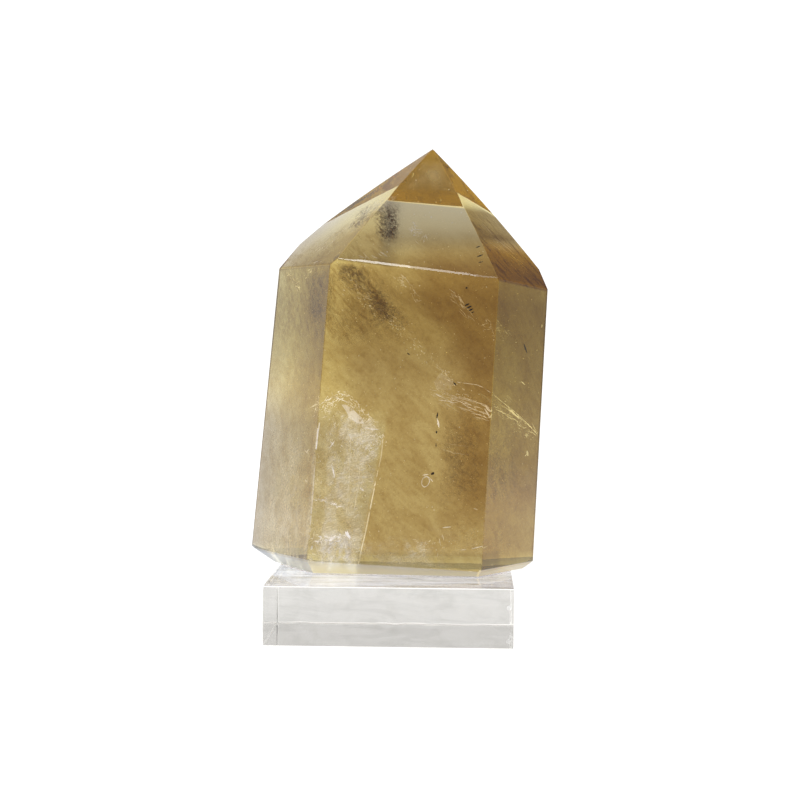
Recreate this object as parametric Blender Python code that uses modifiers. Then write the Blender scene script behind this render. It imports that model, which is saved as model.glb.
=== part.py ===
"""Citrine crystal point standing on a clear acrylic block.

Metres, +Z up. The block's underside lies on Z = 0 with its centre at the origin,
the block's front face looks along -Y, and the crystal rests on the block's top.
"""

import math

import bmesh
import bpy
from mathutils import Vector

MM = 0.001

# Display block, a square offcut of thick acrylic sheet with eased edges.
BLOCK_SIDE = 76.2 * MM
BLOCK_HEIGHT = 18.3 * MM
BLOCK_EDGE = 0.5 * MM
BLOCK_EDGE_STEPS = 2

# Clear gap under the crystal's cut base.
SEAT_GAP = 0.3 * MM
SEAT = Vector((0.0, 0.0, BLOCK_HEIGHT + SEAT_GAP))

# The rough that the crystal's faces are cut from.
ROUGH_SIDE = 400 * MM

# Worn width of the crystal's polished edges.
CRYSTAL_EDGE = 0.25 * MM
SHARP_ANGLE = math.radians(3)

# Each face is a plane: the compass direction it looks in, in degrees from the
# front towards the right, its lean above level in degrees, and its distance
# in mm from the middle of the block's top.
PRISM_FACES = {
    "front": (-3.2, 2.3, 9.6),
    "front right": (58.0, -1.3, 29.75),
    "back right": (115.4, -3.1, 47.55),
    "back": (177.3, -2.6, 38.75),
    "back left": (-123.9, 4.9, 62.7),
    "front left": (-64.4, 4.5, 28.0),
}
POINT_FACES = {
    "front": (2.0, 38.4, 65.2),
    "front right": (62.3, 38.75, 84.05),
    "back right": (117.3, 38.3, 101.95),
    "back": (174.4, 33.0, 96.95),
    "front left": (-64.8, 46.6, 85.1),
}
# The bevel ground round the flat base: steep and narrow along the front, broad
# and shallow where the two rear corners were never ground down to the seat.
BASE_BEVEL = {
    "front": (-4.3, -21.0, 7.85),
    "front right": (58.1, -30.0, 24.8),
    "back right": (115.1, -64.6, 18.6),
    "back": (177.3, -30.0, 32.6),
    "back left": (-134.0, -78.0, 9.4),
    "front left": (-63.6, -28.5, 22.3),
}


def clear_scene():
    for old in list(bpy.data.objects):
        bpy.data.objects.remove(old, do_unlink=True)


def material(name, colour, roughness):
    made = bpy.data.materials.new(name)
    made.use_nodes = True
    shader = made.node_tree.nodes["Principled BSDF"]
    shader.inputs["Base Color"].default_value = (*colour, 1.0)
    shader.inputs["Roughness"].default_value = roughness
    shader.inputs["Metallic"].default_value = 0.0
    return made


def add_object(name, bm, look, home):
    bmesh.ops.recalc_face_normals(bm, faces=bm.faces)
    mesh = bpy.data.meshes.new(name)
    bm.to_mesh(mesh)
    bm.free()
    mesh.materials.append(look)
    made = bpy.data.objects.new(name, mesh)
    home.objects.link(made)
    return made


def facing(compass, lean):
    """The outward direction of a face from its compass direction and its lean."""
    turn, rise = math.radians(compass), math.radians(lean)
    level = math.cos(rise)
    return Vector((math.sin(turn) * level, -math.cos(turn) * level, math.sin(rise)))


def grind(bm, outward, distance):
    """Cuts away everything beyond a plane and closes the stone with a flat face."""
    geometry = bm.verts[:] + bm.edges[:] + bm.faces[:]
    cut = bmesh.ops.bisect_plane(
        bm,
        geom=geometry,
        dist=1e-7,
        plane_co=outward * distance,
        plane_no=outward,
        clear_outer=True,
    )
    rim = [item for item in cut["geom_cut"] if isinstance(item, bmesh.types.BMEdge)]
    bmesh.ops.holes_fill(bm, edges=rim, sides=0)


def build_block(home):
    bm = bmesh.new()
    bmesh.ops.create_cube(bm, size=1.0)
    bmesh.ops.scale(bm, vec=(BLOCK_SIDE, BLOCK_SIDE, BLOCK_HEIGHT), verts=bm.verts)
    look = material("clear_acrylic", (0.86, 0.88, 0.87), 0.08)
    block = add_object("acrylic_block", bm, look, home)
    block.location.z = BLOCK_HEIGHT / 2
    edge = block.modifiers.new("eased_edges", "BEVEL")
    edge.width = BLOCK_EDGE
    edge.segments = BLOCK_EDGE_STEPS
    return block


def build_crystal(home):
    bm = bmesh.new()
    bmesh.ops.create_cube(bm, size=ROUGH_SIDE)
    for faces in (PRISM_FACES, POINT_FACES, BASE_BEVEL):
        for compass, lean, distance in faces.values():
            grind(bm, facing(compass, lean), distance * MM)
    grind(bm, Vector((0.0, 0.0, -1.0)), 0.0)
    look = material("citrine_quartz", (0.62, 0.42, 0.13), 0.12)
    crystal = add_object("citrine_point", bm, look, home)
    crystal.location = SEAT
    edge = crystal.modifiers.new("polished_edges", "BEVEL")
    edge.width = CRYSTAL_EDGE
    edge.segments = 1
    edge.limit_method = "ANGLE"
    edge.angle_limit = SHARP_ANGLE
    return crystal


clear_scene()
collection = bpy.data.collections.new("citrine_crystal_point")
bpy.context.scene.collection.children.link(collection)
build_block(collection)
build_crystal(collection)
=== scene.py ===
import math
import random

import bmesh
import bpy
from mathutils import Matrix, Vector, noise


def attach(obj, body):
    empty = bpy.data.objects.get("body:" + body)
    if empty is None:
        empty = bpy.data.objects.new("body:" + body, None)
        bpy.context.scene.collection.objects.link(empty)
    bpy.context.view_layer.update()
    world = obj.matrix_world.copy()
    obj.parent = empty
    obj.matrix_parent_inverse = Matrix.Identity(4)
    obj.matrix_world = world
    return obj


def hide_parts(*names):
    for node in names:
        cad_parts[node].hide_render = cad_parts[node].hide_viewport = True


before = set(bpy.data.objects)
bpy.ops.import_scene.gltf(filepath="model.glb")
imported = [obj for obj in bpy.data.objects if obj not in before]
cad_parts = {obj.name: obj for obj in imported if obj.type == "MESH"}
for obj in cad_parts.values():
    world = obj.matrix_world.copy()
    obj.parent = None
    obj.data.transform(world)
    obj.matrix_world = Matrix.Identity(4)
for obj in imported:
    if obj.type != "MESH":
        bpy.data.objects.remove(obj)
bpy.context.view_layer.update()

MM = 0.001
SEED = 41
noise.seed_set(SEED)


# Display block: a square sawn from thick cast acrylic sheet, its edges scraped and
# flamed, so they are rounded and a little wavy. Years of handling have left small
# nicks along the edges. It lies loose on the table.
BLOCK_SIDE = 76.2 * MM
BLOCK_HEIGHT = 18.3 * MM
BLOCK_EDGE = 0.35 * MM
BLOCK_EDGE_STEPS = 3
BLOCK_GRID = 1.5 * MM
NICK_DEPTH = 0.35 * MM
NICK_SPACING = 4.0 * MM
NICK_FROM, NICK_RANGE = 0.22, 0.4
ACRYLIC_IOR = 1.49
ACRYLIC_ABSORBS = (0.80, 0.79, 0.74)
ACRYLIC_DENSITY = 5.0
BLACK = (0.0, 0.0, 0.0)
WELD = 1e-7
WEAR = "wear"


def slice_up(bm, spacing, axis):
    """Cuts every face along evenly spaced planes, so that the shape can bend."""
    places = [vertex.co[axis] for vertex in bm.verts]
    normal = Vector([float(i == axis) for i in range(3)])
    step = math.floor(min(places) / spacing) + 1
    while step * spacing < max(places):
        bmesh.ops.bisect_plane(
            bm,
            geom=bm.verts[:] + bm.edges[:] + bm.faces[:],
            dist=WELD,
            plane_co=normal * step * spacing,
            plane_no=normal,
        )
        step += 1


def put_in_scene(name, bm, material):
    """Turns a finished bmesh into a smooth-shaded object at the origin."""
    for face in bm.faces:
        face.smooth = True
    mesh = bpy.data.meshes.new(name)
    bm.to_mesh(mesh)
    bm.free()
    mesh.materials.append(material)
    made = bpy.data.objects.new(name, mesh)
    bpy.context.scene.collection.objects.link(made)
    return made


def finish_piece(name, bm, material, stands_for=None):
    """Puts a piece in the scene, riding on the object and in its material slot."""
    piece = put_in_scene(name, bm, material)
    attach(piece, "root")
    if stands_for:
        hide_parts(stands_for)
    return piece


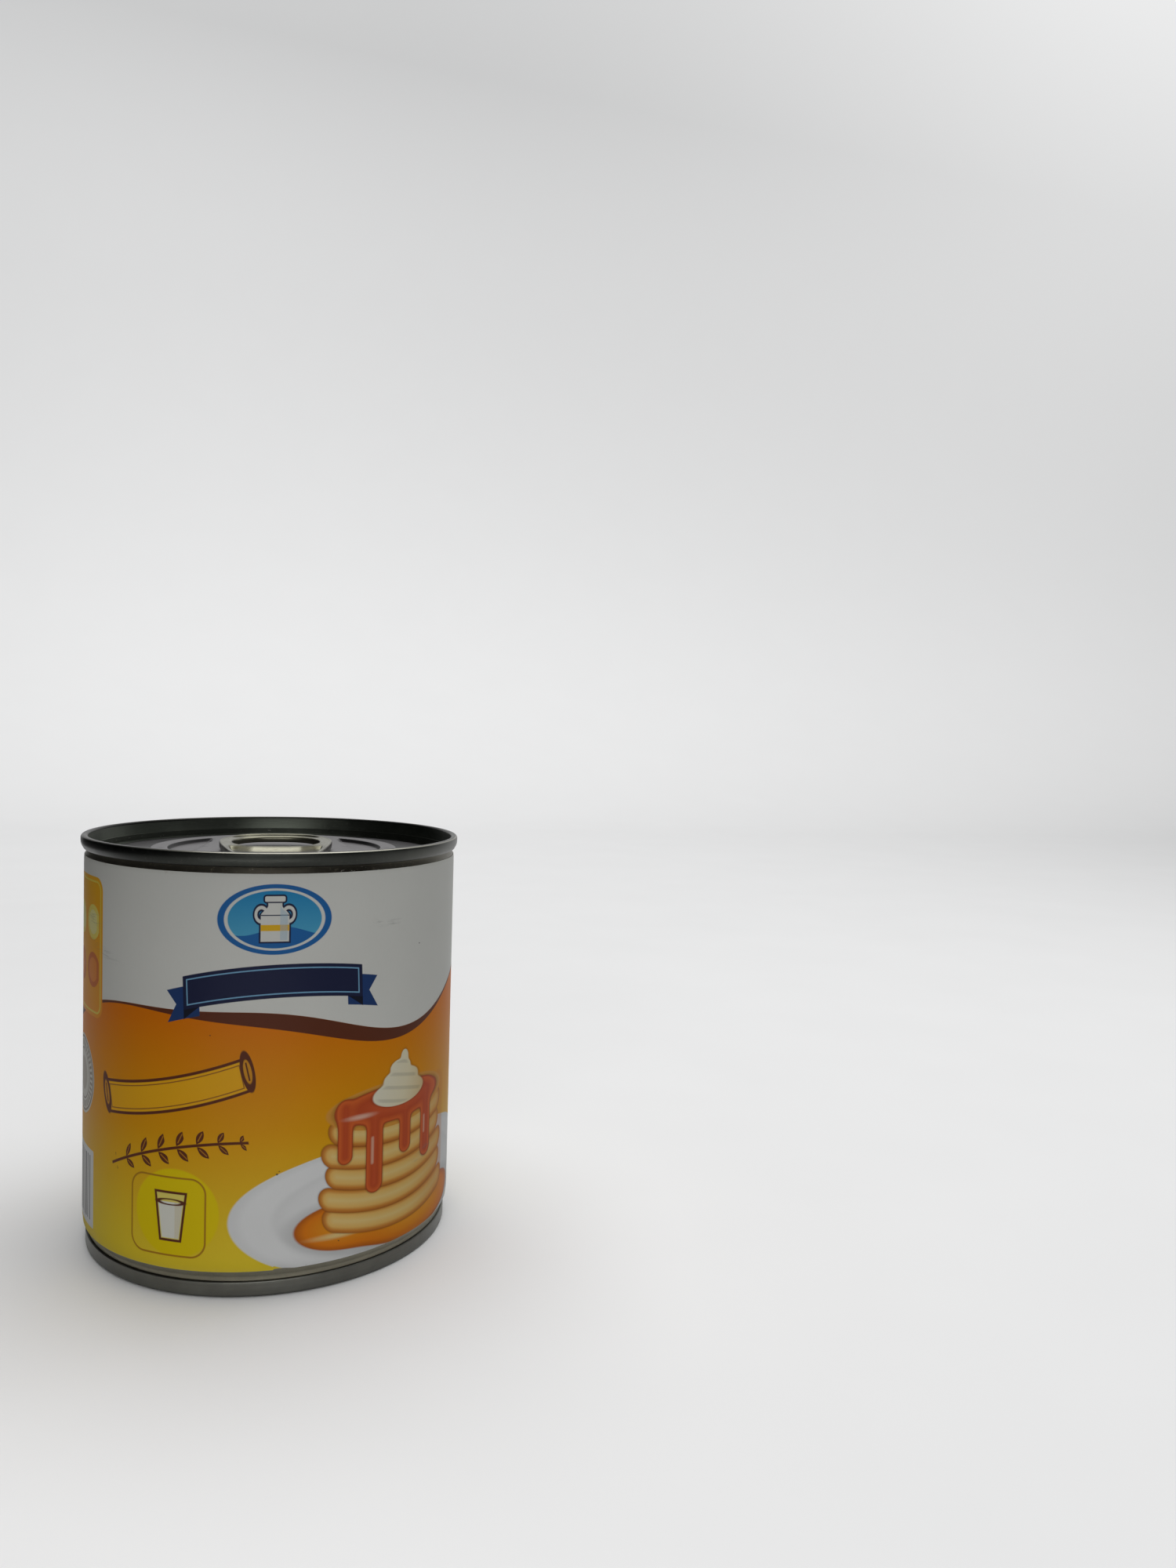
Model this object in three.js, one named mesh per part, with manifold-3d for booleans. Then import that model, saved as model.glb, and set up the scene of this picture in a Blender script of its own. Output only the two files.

════

### TASK INSTRUCTIONS
Each line from the one holding "0.42, 0.13), 0.12)" to the one holding "bpy.data.objects.remove(obj)", those two included, is to be transcribed exactly, and no other line.

### SOLUTION
    look = material("citrine_quartz", (0.62, 0.42, 0.13), 0.12)
    crystal = add_object("citrine_point", bm, look, home)
    crystal.location = SEAT
    edge = crystal.modifiers.new("polished_edges", "BEVEL")
    edge.width = CRYSTAL_EDGE
    edge.segments = 1
    edge.limit_method = "ANGLE"
    edge.angle_limit = SHARP_ANGLE
    return crystal


clear_scene()
collection = bpy.data.collections.new("citrine_crystal_point")
bpy.context.scene.collection.children.link(collection)
build_block(collection)
build_crystal(collection)
=== scene.py ===
import math
import random

import bmesh
import bpy
from mathutils import Matrix, Vector, noise


def attach(obj, body):
    empty = bpy.data.objects.get("body:" + body)
    if empty is None:
        empty = bpy.data.objects.new("body:" + body, None)
        bpy.context.scene.collection.objects.link(empty)
    bpy.context.view_layer.update()
    world = obj.matrix_world.copy()
    obj.parent = empty
    obj.matrix_parent_inverse = Matrix.Identity(4)
    obj.matrix_world = world
    return obj


def hide_parts(*names):
    for node in names:
        cad_parts[node].hide_render = cad_parts[node].hide_viewport = True


before = set(bpy.data.objects)
bpy.ops.import_scene.gltf(filepath="model.glb")
imported = [obj for obj in bpy.data.objects if obj not in before]
cad_parts = {obj.name: obj for obj in imported if obj.type == "MESH"}
for obj in cad_parts.values():
    world = obj.matrix_world.copy()
    obj.parent = None
    obj.data.transform(world)
    obj.matrix_world = Matrix.Identity(4)
for obj in imported:
    if obj.type != "MESH":
        bpy.data.objects.remove(obj)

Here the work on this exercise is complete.